Push come to shove and a brawl broke out. Most people ran. Within seconds, Bruce and his six buddies were getting man handled by the bullies. Bruce panicked. He ran to the kitchen and grabbed a random kitchen knife. He had no intention of using the knife. He just wanted to break up the brawl and persuade the bullies to leave. It didn’t work out. One of the bullies attacked Bruce. Bruce stabbed him. The stab wound was fatal.

Two years into a 14 year sentence, Bruce was enjoying a nice visit from his mom and sister. As the conversation flowed and the mood was light, his sister leaned in close and said, “That creepy guy keeps looking at me.”

Bruce turned his head and saw exactly who she was talking about. It was 37 year old Ray Ray. A known sex offender. Bruce turned his chair, then pointed his finger directly at Ray Ray and said, “That guy right there? That’s the guy who can’t keep his fucking eyes off my sister!” From that point forward, Bruce kept Ray Ray in his sight. The mood shifted. Tension could be felt. Bruce was pissed!
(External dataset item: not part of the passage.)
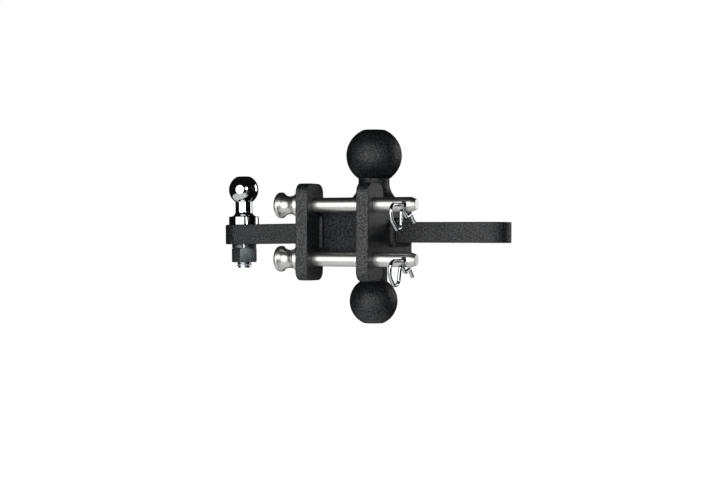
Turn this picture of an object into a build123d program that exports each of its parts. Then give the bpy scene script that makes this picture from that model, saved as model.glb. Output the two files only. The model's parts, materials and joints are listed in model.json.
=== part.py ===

After the visit, Bruce confronted Ray Ray.

“Why were you staring at my sister!” he demanded!

“I wasn’t.”

“I saw you. Don’t fucking lie to me.”

“I’m not lying. I wasn’t looking at her.”

Bruce snapped! Talk time was over. Bruce kicked Ray Ray in the nuts without warning. Hard! As Ray Ray bent over in pain, Bruce grabbed him by the hair and kneed him in the face 3 times. Ray Ray fell to the floor. Bruce stomped on his face twice, then said, “Don’t you ever look at my sister again you piece of shit rapist.”

Moral of the story: It doesn’t matter what you’re in prison for. Don’t look at other peoples visitors. Period!

Make A Move On Someone’s Prison Bitch

If it ain’t yours, leave it alone. Jealousy is a motherfucker no matter where you’re at.

Back in the mid 90’s there was this punk running around Walla Walla. He went by the name Tiffany.

Tiffany was in a relationship with Shadow. Tiffany is white, Shadow is Mexican. For months the two lived together. Until one day administration broke up the two.

Tiffany got moved into a different cell. Inside his new cell lived Terry. Terry has been in prison for years and has several more to go.

It wasn’t long before Terry was butt-fucking Tiffany and making him suck his dick. Tiffany told Shadow. Shadow was pissed.

Shadow approached Terry out in the yard and said, “Hey man, Tiffany is my bitch. Leave her alone.”

Terry laughed and said, “Her? That punk has a dick bigger than yours.”

Shadow wasn’t laughing. “Just stay away from her, alright?”

Terry’s face got serious, “That punk is in my cell now. I’ll do whatever I want, whenever I want.”

Shadow pointed his finger at Terry’s face and said, “If you touch her one more time, we’re going to war.” Then Shadow walked away.

That night Terry butt-fucked Tiffany for hours. He was extra loud and abusive. Shadow could hear everything through the open bars. Everyone could hear. Everyone knew war was on the horizon.

The next day everyone was in the yard. The tension was so thick you could cut it with a knife. On one side of the yard all the white boys gathered. And on the other side were all the Mexicans.

Shadow walked to the center of the yard as he called out Terry’s name. Terry emerged from the white crowd. The second the two got face to face, it was on and fists were flying. Shadow landed a solid punch, knocking Terry to the ground. As he tried to get to his feet, Shadow kicked him in the face knocking him out.

Shadow then proceeded to stomp on Terry’s head and neck. That’s when all the white boys came rushing in. That’s when all the Mexicans came rushing in. The whites were out numbered 3 to 1 as a massive brawl ensued.

The guards were going crazy up in the gun towers as they yelled “Break it up…get on the ground” through the PA system. The verbal command didn’t work. That’s when canisters of tear gas littered the yard. But the convicts continued to fight.

Gunshots ripped through the air as bullets thumped into the ground. This caused the convicts to scatter and find a place to lay face down. After about 4 minutes of mayhem, the brawl was under control.

Terry was beat the fuck up! The Mexicans easily fended off the white boys while Shadow continued to stomp out Terry.

Moral of the story: Keep your dick in your pants and don’t try to steal someone’s prison bitch.